═══ Collected data ═══

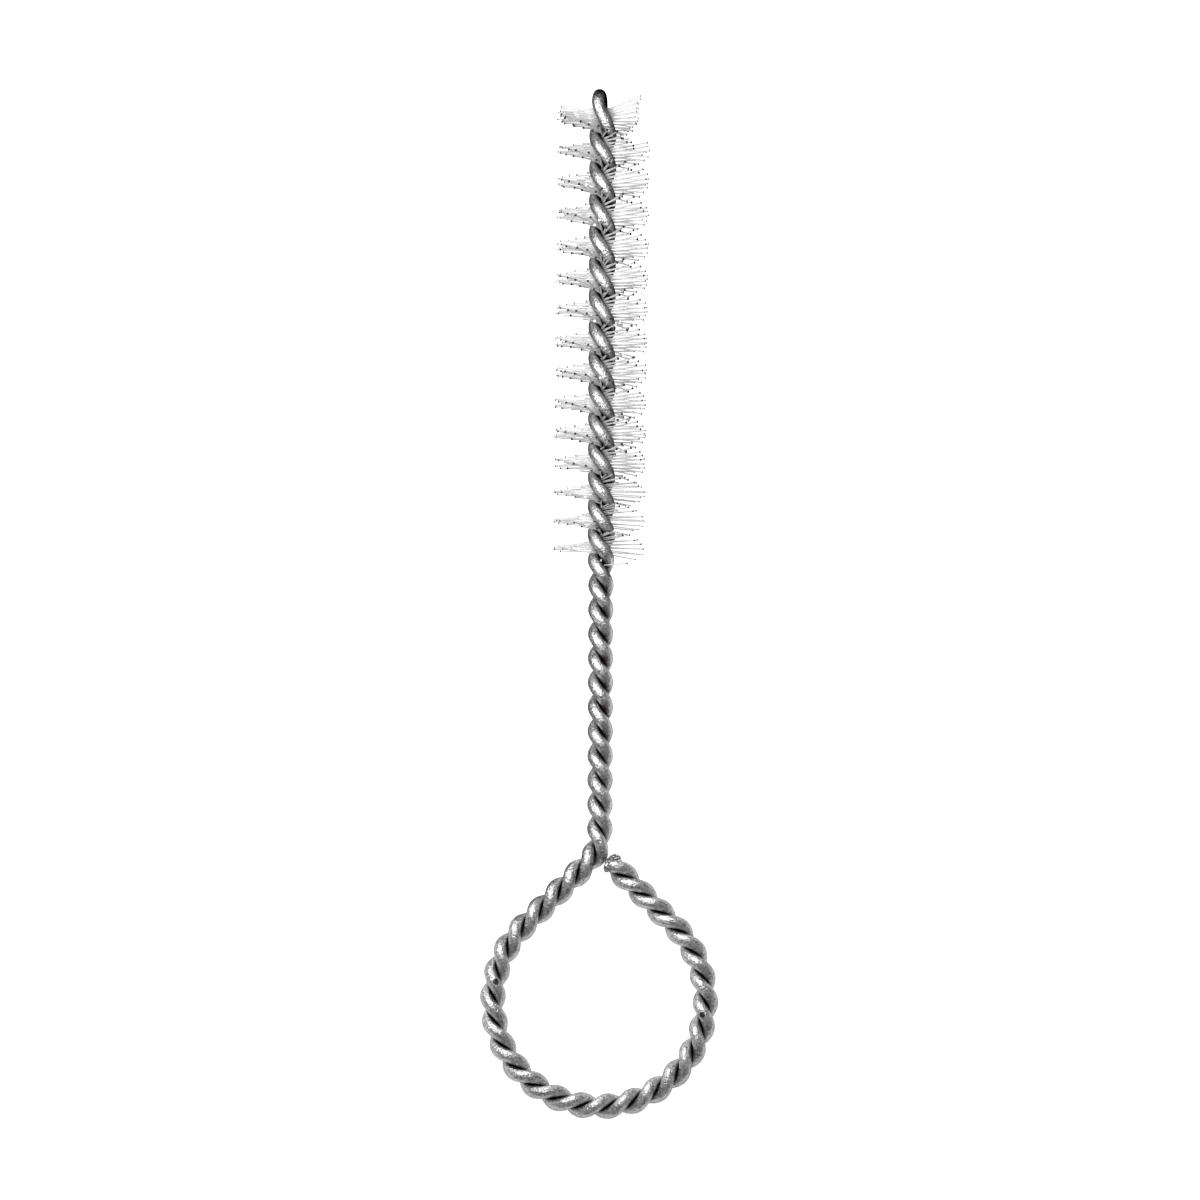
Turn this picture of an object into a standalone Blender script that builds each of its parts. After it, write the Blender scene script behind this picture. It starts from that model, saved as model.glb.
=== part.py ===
"""A collet cleaning brush of the twisted-in-wire kind, lying on a bench.

One length of steel wire is doubled over a bare hairpin tip. Its two legs nip straight nylon filaments
between them, are twisted left-handed along their whole length, and the bare end of the twisted pair is
bent round into the ring that it is held and hung by. The wire is one piece and no piece moves.

The brush is laid out flat first: the ring's centre at the origin, +Y along the shank towards the tip
and +Z up. An empty then tips it into the pose in which it rests on a bench.
"""

import math
from itertools import pairwise

import bmesh
import bpy
import numpy as np
from mathutils import Vector

MM = 0.001

# Driving dimensions
OVERALL_LENGTH = 139.7 * MM
BRUSH_PART_LENGTH = 63.5 * MM  # from the bare tip to the last filament
BRUSH_DIAMETER = 12.7 * MM
RING_OUTER_DIAMETER = 32.0 * MM
WIRE_DIAMETER = 1.65 * MM

# The twisted pair: a lay is the length of one whole turn of a leg
LEG_GAP = 0.2 * MM  # between the two legs where they are bare
LAY_AT_TIP = 8.82 * MM
LAY_AT_FILL_END = 7.39 * MM
LAY_BARE_SHANK = 6.59 * MM
LAY_RING = 6.94 * MM
TWIST_RUN_IN = 3.7 * MM  # below the hairpin the twist takes this long to reach its full rate
GAP_RUN_OUT = 1.6 * MM  # the legs close up over this length past the last filament
HAIRPIN_ANGLE = math.radians(-22)  # from straight above the shank, about its axis

# The ring, and the free end of the pair beside the shank
RING_SHOULDER_ANGLE = math.radians(45)  # between the shank and each side of the ring at its neck
NECK_BEND_RADIUS = 5.5 * MM
RING_END_CLEARANCE = 0.3 * MM  # between the cut end and the neck
CUT_STAGGER = 0.5 * MM  # one leg is cut this much shorter than the other
TWIST_RUN_OUT = 2.2 * MM  # the pair has sprung open, and lost its twist, over this length

# The nylon fill
TUFT_COUNT = 15
FILAMENTS_PER_TUFT = 16
FILAMENT_DIAMETER = 0.17 * MM
FILAMENT_TIP_SHARE = 0.8  # of the filament's diameter, left at its cut end
NIP_WIDTH_SHARE = 0.9  # of the wire's diameter, for the fused middles of the filaments
NIP_CLEARANCE = 0.13 * MM  # between the nipped filaments and each leg
TUFT_CLEARANCE = 0.1 * MM  # between the fused middles of two neighbouring tufts
FILL_START = 0.7 * MM  # the first filament lies this far below the hairpin's centre
ROW_LEANS = (math.radians(2.5), math.radians(-6.5))  # towards the tip, filament by filament

# Facets
POINTS_PER_TURN = 10  # where the wire is wound tightest, along the bare shank
HAIRPIN_POINTS = 7
TWIST_STEP = 0.05 * MM
GAP_STEP = 0.25 * MM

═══

Quote exactly the opening line of the material above and every line after it, up to and including the line that contains "lying on a bench.".

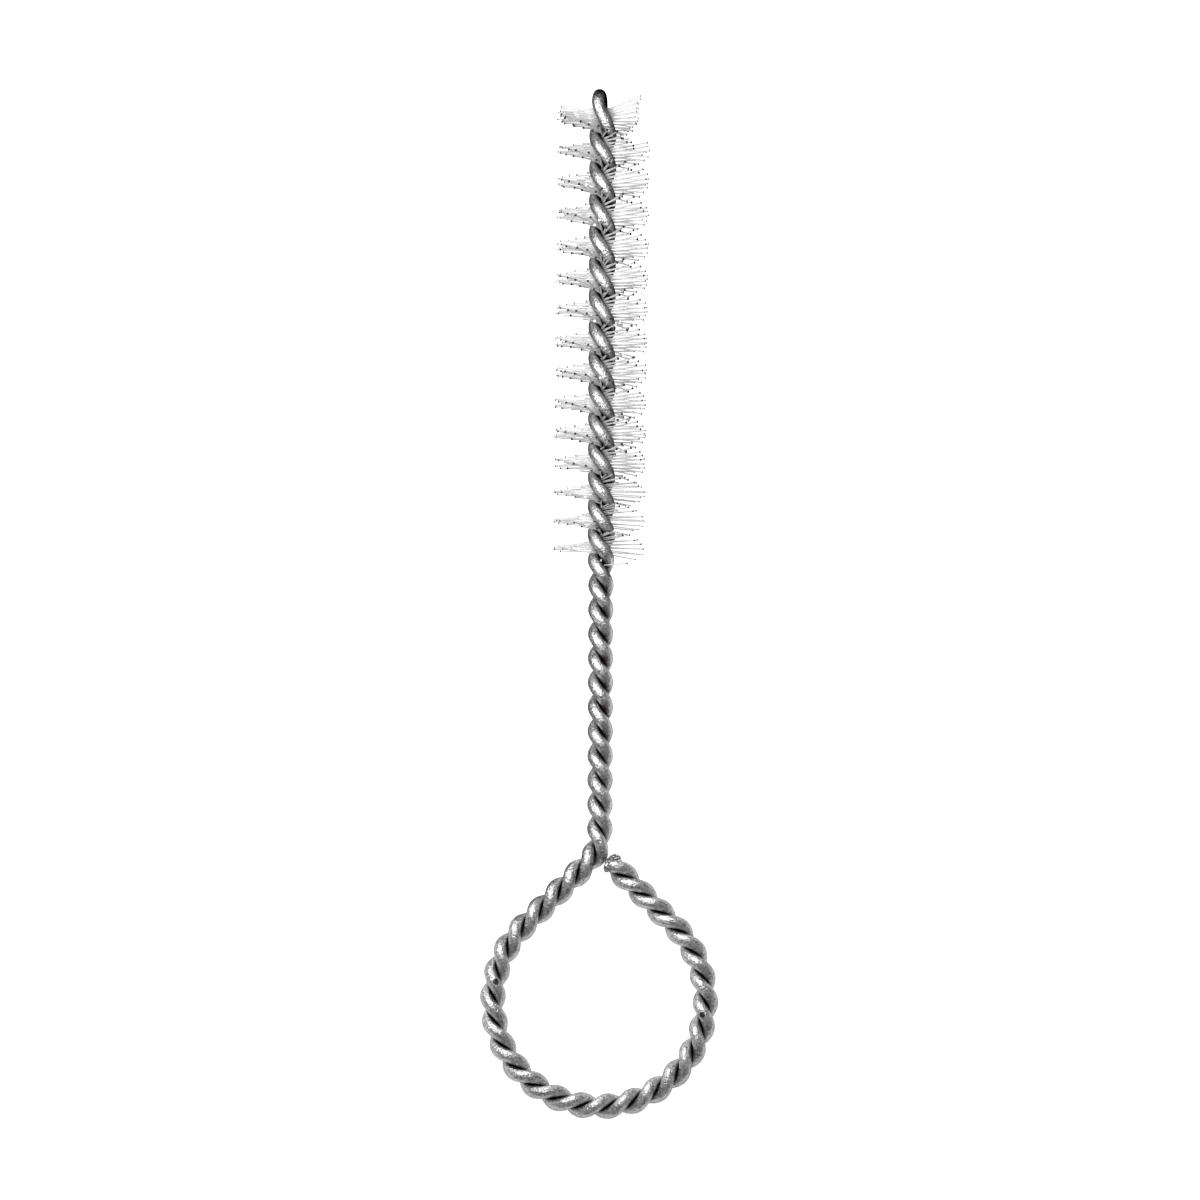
Turn this picture of an object into a standalone Blender script that builds each of its parts. After it, write the Blender scene script behind this picture. It starts from that model, saved as model.glb.
=== part.py ===
"""A collet cleaning brush of the twisted-in-wire kind, lying on a bench.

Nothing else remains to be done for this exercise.